Monday, May 24, 2021

A Shared Way Forward

When you meant to say plenitude? I take my old banjo to the front porch and pick clumsily at chords my fingers still remember. "Whoo whee, ride me high / Tomorrow's the day my bride's gonna come." Yet another patch on pants that Chrisoula says aren't falling apart but are fallen apart, a nontrivial distinction. Days earlier we watched a tractor parade, fifty or so of them grinding along Main Street under mostly old men, and I sank into nostalgia - a kind of loneliness premised on dishonest evaluations of the local past - out of which I was unceremoniously drop-kicked. Thérèse stood between worlds, floating, sharing in "the family life that never ends." We rue the fallen tansy, we plant and water the forsythia. I groan coming, shivering after, mind lost on back roads where warm beer greased a shared way forward, one I still treasure and from time to time travel.
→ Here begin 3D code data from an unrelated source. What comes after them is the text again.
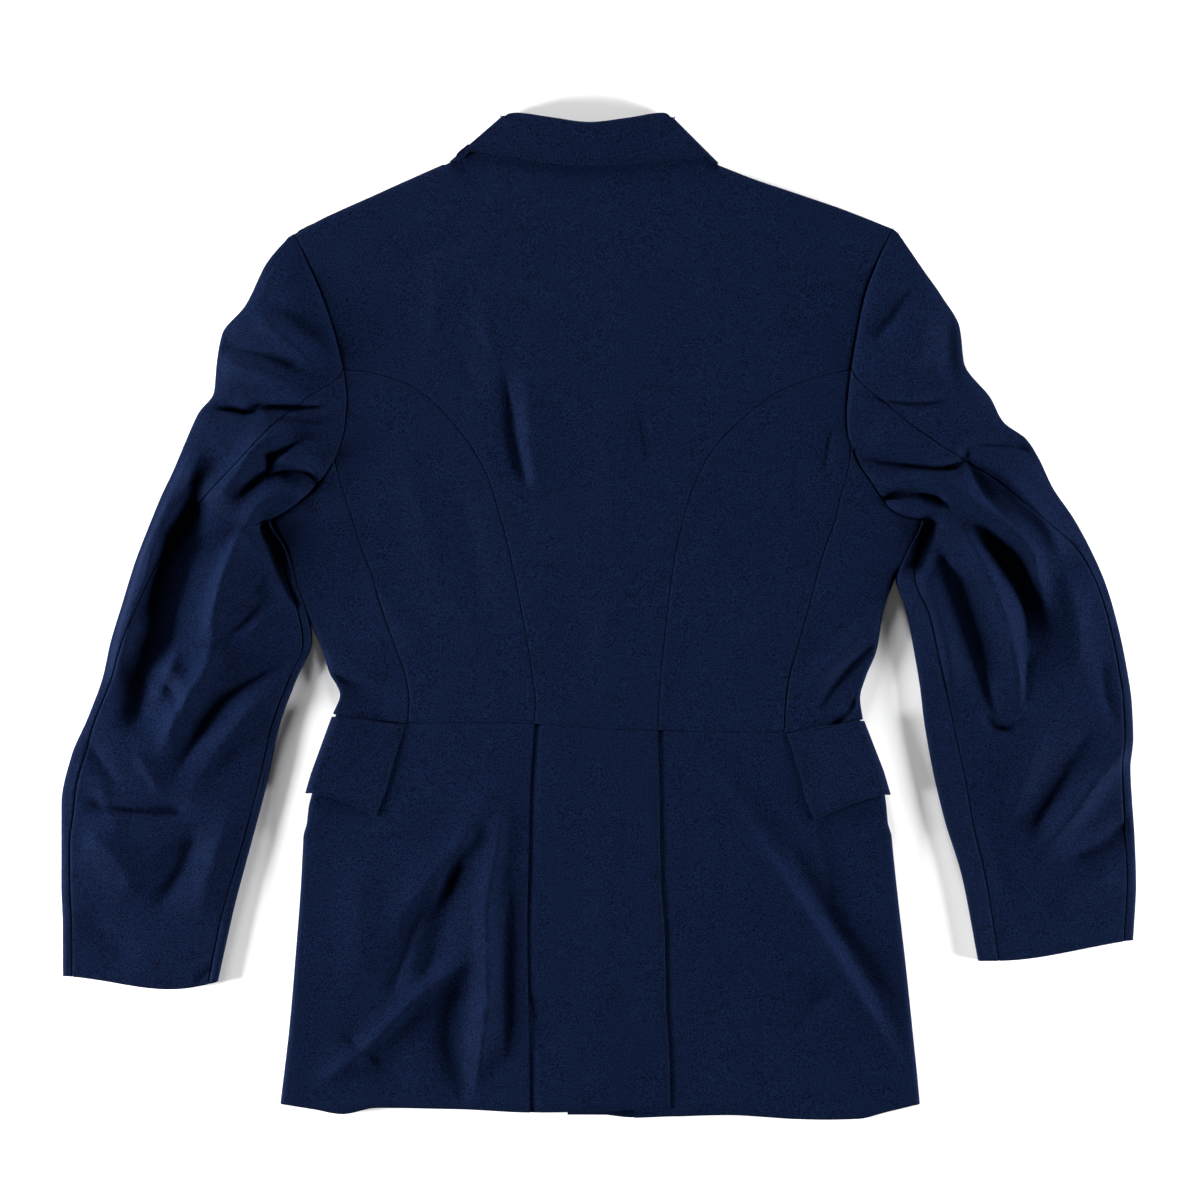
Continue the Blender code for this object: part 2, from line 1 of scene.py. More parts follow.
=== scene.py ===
"""A women's military dress tunic in navy barathea, laid flat on its buttoned front with its back up.

Lengths are in millimetres in the tunic's own measure, as a cutter would chalk it out: X runs to the
right from the centre back, Y up from the hem, and Z up from the table. "Left" is -X.
"""

import math

import bpy
import numpy as np
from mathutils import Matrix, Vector
from mathutils.geometry import delaunay_2d_cdt


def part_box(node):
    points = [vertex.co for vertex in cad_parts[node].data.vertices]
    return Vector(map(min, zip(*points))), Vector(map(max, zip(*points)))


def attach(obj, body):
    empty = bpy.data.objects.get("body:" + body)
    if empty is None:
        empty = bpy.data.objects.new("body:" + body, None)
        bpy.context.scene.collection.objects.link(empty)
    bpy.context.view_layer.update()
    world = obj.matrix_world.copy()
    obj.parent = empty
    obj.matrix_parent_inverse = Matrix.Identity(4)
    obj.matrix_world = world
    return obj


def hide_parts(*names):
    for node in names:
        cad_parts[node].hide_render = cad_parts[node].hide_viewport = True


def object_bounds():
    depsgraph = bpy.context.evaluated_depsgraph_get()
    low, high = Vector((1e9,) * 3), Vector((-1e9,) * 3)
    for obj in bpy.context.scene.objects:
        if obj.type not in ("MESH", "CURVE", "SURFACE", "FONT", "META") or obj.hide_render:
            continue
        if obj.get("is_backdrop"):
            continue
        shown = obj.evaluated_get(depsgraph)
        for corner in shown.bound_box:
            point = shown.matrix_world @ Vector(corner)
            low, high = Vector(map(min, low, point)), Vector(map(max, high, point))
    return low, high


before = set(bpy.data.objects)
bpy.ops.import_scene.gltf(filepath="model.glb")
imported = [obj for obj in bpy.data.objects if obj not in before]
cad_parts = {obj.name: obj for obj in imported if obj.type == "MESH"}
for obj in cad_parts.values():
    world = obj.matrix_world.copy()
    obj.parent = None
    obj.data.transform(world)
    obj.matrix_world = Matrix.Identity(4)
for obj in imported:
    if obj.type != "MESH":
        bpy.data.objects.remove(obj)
cad_low, cad_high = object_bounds()

# ---- Studio ---------------------------------------------------------------------------------
# A sheet of white paper under the tunic, a long lens straight above it, and soft boxes at the
# head of the table and at both sides, which rake across the cloth and bring out its folds.
MM = 0.001
MIDDLE = np.array((0.5, 362.4))  # the middle of the laid-out tunic in its own measure
VIEW_WIDTH = 864.0
VIEW_SHIFT = Vector((0.94, 12.7, 0))
CAMERA_HEIGHT = 3000.0
CLOTH_HEIGHT = 8.0  # the level at which the view is as wide as VIEW_WIDTH
PAPER_SIZE = 3.2  # in metres
PAPER_DROP = 0.0005  # in metres: the paper lies this far under the tunic
SENSOR = 36.0
SOFT_BOXES = (
    # name, x, y, z in metres, side, power in watts
    ("head_box", -0.3, 2.3, 0.55, 0.6, 100),
    ("left_box", -1.8, -0.35, 0.43, 0.5, 132),
    ("right_box", 1.8, -0.45, 0.43, 0.5, 106),
    ("top_box", 0.0, -0.3, 2.3, 1.6, 2),
)
SKY_STRENGTH = 0.04


def paint(colour):
    """An sRGB hex colour as linear red, green, blue and alpha."""
    parts = [int(colour[i : i + 2], 16) / 255 for i in (0, 2, 4)]
    return (*(p / 12.92 if p <= 0.04045 else ((p + 0.055) / 1.055) ** 2.4 for p in parts), 1.0)


def add_node(tree, kind, links=None, inputs=None, **settings):
    """Adds a node with its settings, its inputs' values and the links into it."""
    node = tree.nodes.new(kind)
    for key, value in settings.items():
        setattr(node, key, value)
    for key, value in (inputs or {}).items():
        node.inputs[key].default_value = value
    for key, socket in (links or {}).items():
        tree.links.new(socket, node.inputs[key])
    return node


def new_material(name):
    """A material with only a Principled BSDF and its output."""
    material = bpy.data.materials.new(name)
    material.use_nodes = True
    tree = material.node_tree
    tree.nodes.clear()
    shader = add_node(tree, "ShaderNodeBsdfPrincipled")
    add_node(tree, "ShaderNodeOutputMaterial", {"Surface": shader.outputs[0]})
    return material, tree, shader


# Matt paper: evenly white, with a tooth too fine to show
paper_white, _, paper_shader = new_material("matt_white_paper")
paper_shader.inputs["Base Color"].default_value = paint("F7F7F7")
paper_shader.inputs["Roughness"].default_value = 1.0
paper_shader.inputs["Specular IOR Level"].default_value = 0.0

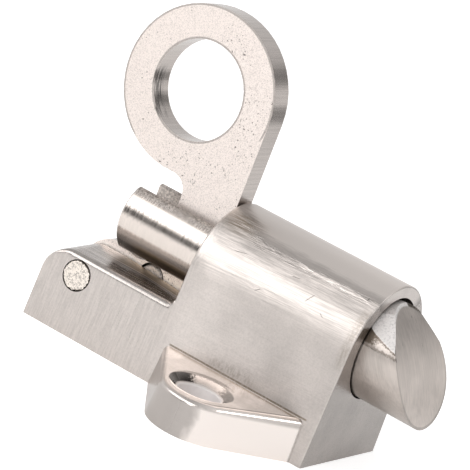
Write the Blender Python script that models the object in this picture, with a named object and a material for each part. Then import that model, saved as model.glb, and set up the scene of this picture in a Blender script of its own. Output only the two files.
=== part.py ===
"""Slam latch: a die-cast housing with two screw ears, a spring bolt with a curved slam
face, and a flat pull-ring lever that draws the bolt back.

Metres, +Z up. The origin is on the underside of the base, midway between the two screw
holes. +X is the way the bolt points, -Y is the side with the peened pin head.
"""

from math import acos, asin, atan2, cos, hypot, pi, radians, sin, sqrt, tan

import bmesh
import bpy
from mathutils import Matrix, Vector

MM = 0.001

# Clearances
FIT_GAP = 0.30 * MM
BOLT_GAP = 0.38 * MM
STEM_GAP = 0.45 * MM
FORK_GAP = 0.95 * MM

# Housing: a drafted base that closes in a round crown over the bolt
FRONT_X = 14.8 * MM
BARREL_LENGTH = 27.4 * MM
TAIL_LENGTH = 21.4 * MM
BASE_HALF_WIDTH = 11.3 * MM
CROWN_RADIUS = 10.25 * MM
CROWN_HEIGHT = 26.85 * MM
FRONT_EDGE = 0.25 * MM
REAR_EDGE = 0.5 * MM

# Tail: two cheeks that carry the lever
CHEEK_OVER_PIVOT = 3.0 * MM
CHEEK_FALL = 0.45 * MM
CHEEK_EDGE = 1.0 * MM
HEEL_RADIUS = 4.0 * MM
HEEL_RISE = 0.45 * MM
ROOT_FILLET = 1.0 * MM
CHANNEL_FLOOR = 3.3 * MM
CHANNEL_BITE = 0.3 * MM

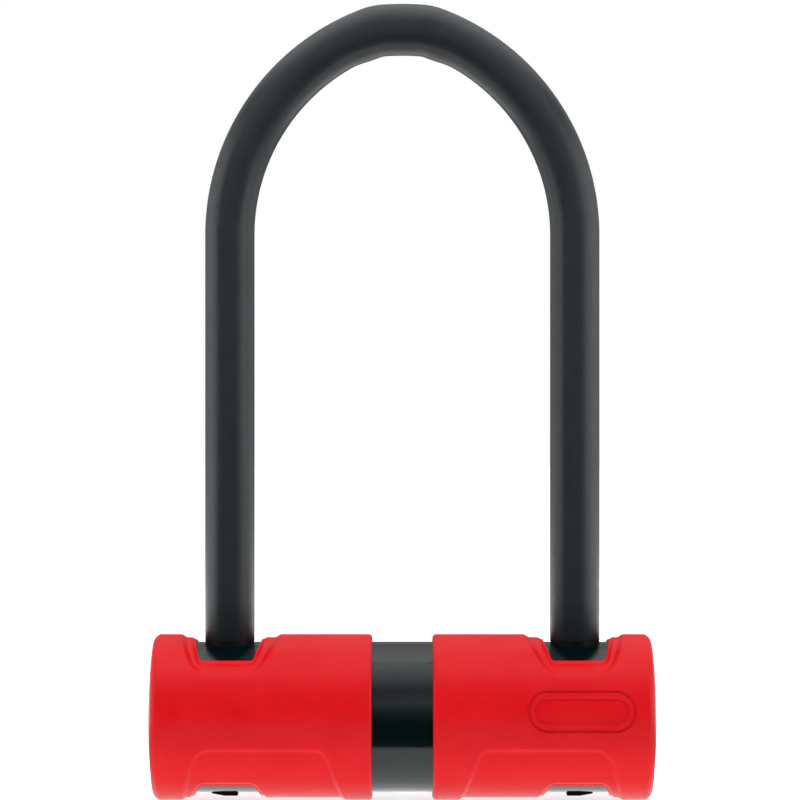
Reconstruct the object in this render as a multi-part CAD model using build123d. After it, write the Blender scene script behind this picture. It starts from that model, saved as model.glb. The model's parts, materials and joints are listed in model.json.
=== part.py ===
from build123d import *
import math
import os

# U lock. Millimetres. The origin is on the crossbar's axis at its middle, +X runs along the bar towards
# the cap with the badge in front, +Z runs up the legs and the front faces -Y.
# The lock is modelled unlocked: the shackle is fully home and both bolts are drawn back.

# ---------------------------------------------------------------- driving dimensions

# shackle
LEG_X = 57.4              # half the distance between the leg axes
STEEL_R = 7.0
COAT_R = 8.25
FOOT_Z = -14.0
FOOT_CHAMFER = 2.0
COAT_END_Z = 19.5
SHOULDER_Z = 160.4        # the legs are straight up to here
SHOULDER_R = 72.2
SHOULDER_TURN = 69.4      # degrees
KNEE_R = 16.0
CROWN_TURN = 3.6          # degrees on each side of the middle

# crossbar tube
TUBE_R = 25.0
TUBE_BORE_R = 22.0
TUBE_END_X = 80.5
LEG_HOLE_R = 8.55

# end caps
CAP_R = 27.5
CAP_BORE_R = 25.05
CAP_INNER_X = 10.0
CAP_END_X = 84.2
CAP_RIM_R = 1.2           # rounding of the inner rim
CAP_CORNER_R = 2.8        # rounding between the wall and the domed end
CAP_DOME_R = 200.0
CAP_RECESS_R = 26.7       # radius of the wall in the sunk zones around the windows
SPIGOT_R = 21.9           # ring inside the cap's end that enters the tube
SPIGOT_WALL = 3.0
SPIGOT_X = 76.2

# badge field on the cap
BADGE_X = 58.5
BADGE_Z = 4.0
BADGE_L = 35.6
BADGE_H = 13.5
BADGE_RIM = 1.3           # width of the sunk line around the plain field
BADGE_DEPTH = 0.4

# lock case
CASE_X = 20.0
CASE_R = 21.8
SPLIT_Z = 5.8             # joint between the case's base and its lid
SCREW_X = 15.5
SCREW_Y = 13.0
SCREW_R = 1.7
SCREW_FOOT_Z = -4.0
SCREW_HEAD_R = 2.9
SCREW_HEAD_Z0 = 12.0
SCREW_HEAD_Z1 = 14.4
SCREW_HEX_R = 1.3
SCREW_HEX_DEPTH = 0.6
CROSS_PIN_R = 1.5         # pin that holds the cylinder in the case
CROSS_PIN_Z = -8.0
CROSS_PIN_END_X = 7.0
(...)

Coming to terms with how fucking scared I am of Emily Dickinson's mind. Ordering a clam roll with fries but no soda thanks, carrying it back to the beach and eating a dozen or so feet upwind of an old man fishing, the rank smell of bait not tamping down my hunger. As the old days are the new days and the new days old. Long drives back through parts of Massachusetts I never called home, fingering a rosary, cried out but not empty. What happens in the easy chair, what goes down in the clearing off the trail. We who are one with whatever is one with whatever it is that loves this this.